PCUSA Congregation Ministry helps inmates record video messages for their children

“This program has had the greatest impact, not only on the incarcerated, but on their children, of anything I’ve seen. It shows great promise of breaking that cycle.”

Lawuan Shivers is doing a life sentence for a bank robbery, but videotaping a Christmas message to his 9-year-old son brought him to tears.

“It felt really good to be able to give him a personal conversation. It’s a real blessing,” said Shivers, who has not seen his son in eight years, and will not be up for parole until 2042.

Shivers, 35, is one of about 50 inmates at Cimarron Correctional Facility who recorded Christmas messages to their children Monday as part of the Oklahoma Messages program, the primary ministry of Redeeming the Family.

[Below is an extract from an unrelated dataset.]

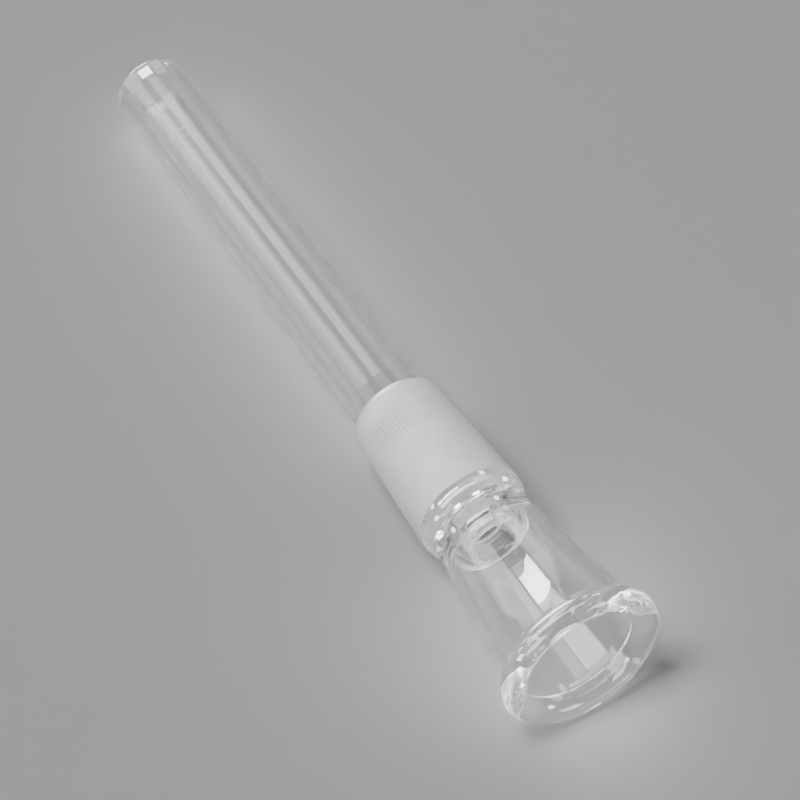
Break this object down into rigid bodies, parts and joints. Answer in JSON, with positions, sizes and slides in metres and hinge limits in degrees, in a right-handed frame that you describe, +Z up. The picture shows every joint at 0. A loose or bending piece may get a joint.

Redeeming the Family was started this year by Cheri Fuller at First Presbyterian Church in Edmond as a way to maintain relationships between children and their incarcerated parents.

“It’s devastating to incarcerated mothers, and fathers, to lose contact with their children, and the children also are heartbroken,” Fuller said.

“Through these videos, the children see the love in the eyes of their parents, and it’s transforming.”

She said about 80 percent of inmates never get visits from their children.

Some 400 prisoners in eight prisons statewide will participate in the program this holiday season. The videos are scheduled to arrive before Christmas.

Before the taping, Fuller met in small groups with prisoners and coached them on what for some could be a daunting task: speaking into a video camera for their children to watch.

“You have the daddy love that they need,” she told them.

“There’s nothing like looking into the TV screen and hearing their daddy say, ‘I love you. I’m proud of you.’ ”

She stressed that each father should tell his children that he is safe, and that he, not the children, is responsible for his incarceration.

“Kids feel guilt. They blame themselves. This releases them,” Fuller said.